*What the task asks:*
Quote the lines that run from the line containing "What FreeCAD Python" down to the line containing "# from that". Include both of those lines, reproduce each exactly, and omit everything else.

Rows from a 3D modeling dataset
####

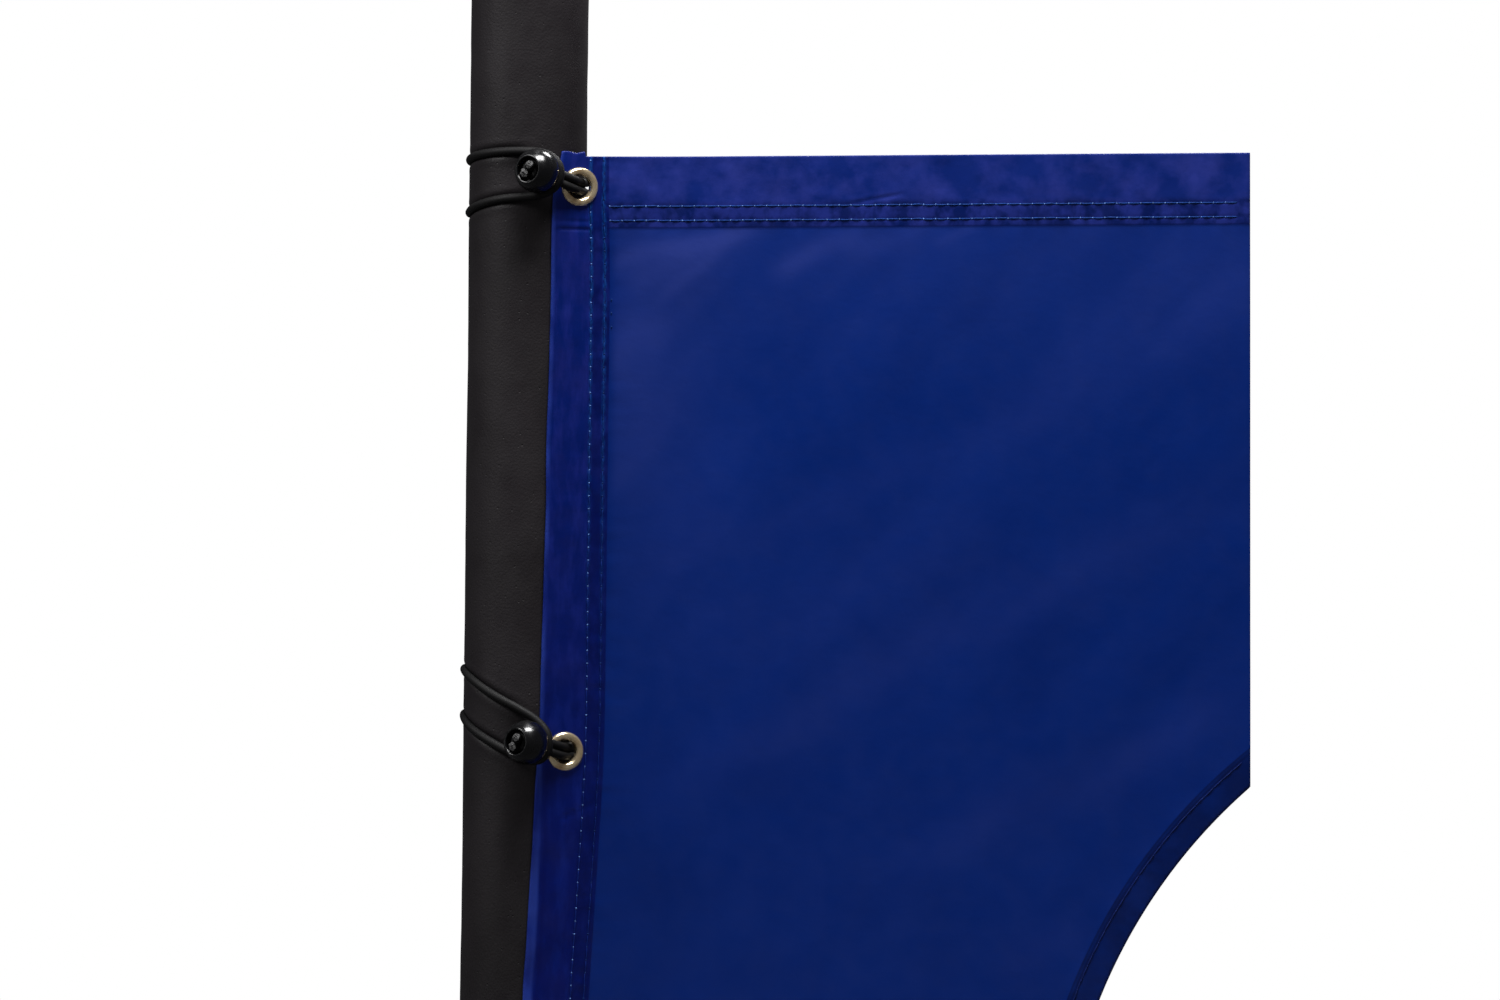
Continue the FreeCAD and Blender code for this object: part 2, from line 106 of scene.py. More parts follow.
CAMERA_DISTANCE, VIEW_WIDTH, CAMERA_ROLL = 6.0, 0.798, math.radians(0.65)

FOAM_LOW, FOAM_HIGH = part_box("foam_sleeve")
FOAM_RADIUS = (FOAM_HIGH.x - FOAM_LOW.x) / 2 / MM
FOAM_BASE, FOAM_TOP = FOAM_LOW.z / MM, FOAM_HIGH.z / MM
EYELETS = {name: sum(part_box("eyelet_" + name), Vector()) / 2 / MM for name in ("upper", "lower")}

# Each cord's route: (x, y, height) in the air, and on the sleeve the height at each of
# SLEEVE_ANGLES, which are degrees from the front. The neck, from the ball to the sleeve, has two
# heights: the way out and the way back. All heights are from the ball's centre.
SLEEVE_ANGLES = range(76, 333, 32)
SLEEVE_RADIUS, LAST_SLEEVE_RADIUS = 32.2, 32.4
TIES = {
    "upper": {
        "ball": (5.4, -45.2, 513.9),
        "turn": 33.0, "rise": 4.5, "roll": 34.0,
        "neck": [(12.2, -35.0, 1.4, -3.3), (21.0, -33.1, -2.4, -7.2), (26.7, -28.1, -4.7, -9.5),
                 (28.4, -20.7, -5.3, -10.1)],
        "rising": [-5.2, -4.4, -2.4, 0.0, 2.4, 4.4, 6.2, 8.8, 10.6],
        "bight": [(1.4, -33.8, 10.8), (11.0, -35.0, 9.6), (17.8, -37.6, 3.6), (17.8, -37.4, -5.4),
                  (11.2, -35.0, -11.8), (1.2, -33.6, -13.4)],
        "falling": [-14.6, -18.2, -22.2, -21.4, -19.4, -17.2, -14.8, -12.2, -10.4],
    },
    "lower": {
        "ball": (3.1, -46.6, 211.9),
        "turn": 38.0, "rise": 3.0, "roll": 26.0,
        "neck": [(11.0, -36.6, 1.7, -3.0), (16.8, -34.8, -0.5, -5.3), (22.4, -29.9, -2.4, -7.1),
                 (24.4, -22.5, -2.8, -7.6)],
        "rising": [-0.6, 6.4, 14.2, 22.4, 30.2, 36.6, 39.0, 33.6, 24.6],
        "bight": [(0.8, -34.2, 16.6), (9.6, -36.0, 11.0), (15.1, -38.6, 4.0), (15.1, -38.4, -5.2),
                  (9.4, -36.2, -10.6), (0.4, -33.9, -8.6)],
        "falling": [-0.8, 7.4, 14.6, 14.0, 10.2, 5.4, 0.6, -4.0, -7.0],
    },
}

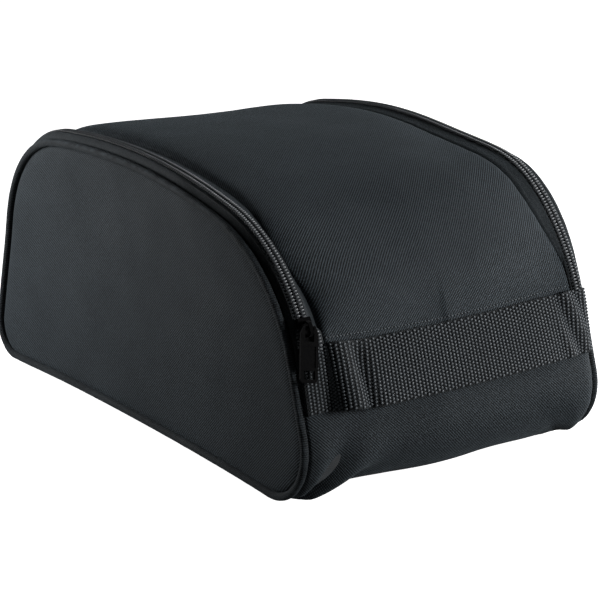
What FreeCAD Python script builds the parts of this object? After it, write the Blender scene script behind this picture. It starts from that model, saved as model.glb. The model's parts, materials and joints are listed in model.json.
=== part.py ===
import FreeCAD, Part
import math
import os
from FreeCAD import Matrix, Vector

# Zip-top shoe bag. Units are millimetres, +Z up, the front with the handle towards -Y.
# The origin is at the middle of the base, on the surface that the bag stands on.
# The body is a general cylinder along X: one side profile, made of four straight or
# gently curved runs joined by tangent arcs. "Offset" always means distance outwards
# from that profile, and every cloth layer is a shell between two offsets.

# ---- side profile ----
HEIGHT = 157.0
CREST_Y = 10.8
CREST_R = 490.0
FRONT_FOOT_Y = -181.8      # where the front slope, drawn on, meets the ground
FRONT_SLOPE = 74.0         # degrees above the ground
REAR_FOOT_Y = 175.4
REAR_SLOPE = 77.0
FRONT_FOOT_R = 36.0
BROW_R = 95.0
SHOULDER_R = 76.0
REAR_FOOT_R = 21.0

# ---- width stations, measured from the middle plane ----
HALF_WIDTH = 102.5
PIPING_D = 4.6
PIPING_CORD_D = 3.0
SEAM_X = HALF_WIDTH - PIPING_D
ZIP_X = 91.0
LID_EDGE = 11.5            # zip centre line to the lid panel's seam

# ---- cloth ----
FABRIC = 0.9
LINING = 0.4
SIDE_FOAM = 3.0
LID_FOAM = 2.8
LID_RISE = 4.2             # offset of the lid panel's outer face
BAND_TOP = 2.0             # offset of the zip bands' outer face
BINDING = 1.5
BINDING_W = 7.5
BINDING_X = SEAM_X - 1.2   # outer edge of the seam binding
SIDE_PROUD = 1.0           # side panel's face beyond the piping's middle
SIDE_GAP = 0.1
FOAM_INSET = 2.9
BASE_BOARD = 2.0
BOARD_FRONT = -128.0
BOARD_BACK = 134.0
BOARD_CORNER_R = 15.0
BOARD_GAP = 0.5            # from the board to the seam binding
BACK_SEAM = 12.0           # zip centre line to the back panel's seam

# ---- zip ----
TAPE = 0.5
TAPE_OFFSET = 2.1
COIL = 1.6
COIL_HALF_W = 3.1
COIL_GAP = 0.15            # from the zip's centre line to each coil
TAPE_GAP = 0.3
TAPE_HALF_W = 6.5
BAND_START = 5.0           # the bands stop here, so the slider can pass
REAR_CROSSING = 35.0       # where the zip crosses the back, degrees on the shoulder arc
CORNER_R = 20.0            # the zip's bend at each rear corner
SLIDER_AT = 152.0          # the slider's place on the brow arc, degrees
HINGE_AT = 144.0           # the lid's fold line on the brow arc, degrees
HEM_AT = 157.5             # lower seam of the lid panel on the brow arc, degrees
LID_GAP = 0.4              # between what opens and what stays

# ---- handle ----
WEBBING = 1.5
WEBBING_W = 38.0
STRAP_HALF = 58.0          # the part that lifts
END_OUTER_X = 97.0
END_INNER_X = 84.0
STRAP_TOP = (-161.0, 87.2)     # (y, z) of the free strap's inner face
STRAP_FOOT = (-177.4, 52.9)
SEWN_TOP_Z = 90.0
STRAP_GAP = 0.1            # under the sewn ends
RISE_GAP = 0.4             # between the free strap and the rising folds

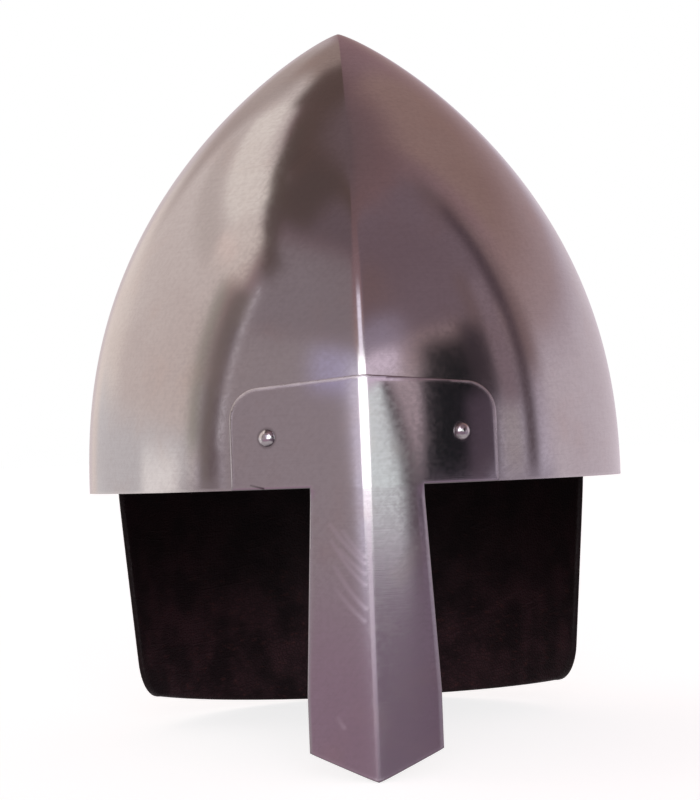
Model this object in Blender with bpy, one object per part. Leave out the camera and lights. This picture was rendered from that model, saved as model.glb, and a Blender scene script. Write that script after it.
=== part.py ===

####

*Result of the exercise:*
What FreeCAD Python script builds the parts of this object? After it, write the Blender scene script behind this picture. It starts from that model, saved as model.glb. The model's parts, materials and joints are listed in model.json.
=== part.py ===
import FreeCAD, Part
import math
import os
from FreeCAD import Matrix, Vector

# Zip-top shoe bag. Units are millimetres, +Z up, the front with the handle towards -Y.
# The origin is at the middle of the base, on the surface that the bag stands on.
# The body is a general cylinder along X: one side profile, made of four straight or
# gently curved runs joined by tangent arcs. "Offset" always means distance outwards
# from that profile, and every cloth layer is a shell between two offsets.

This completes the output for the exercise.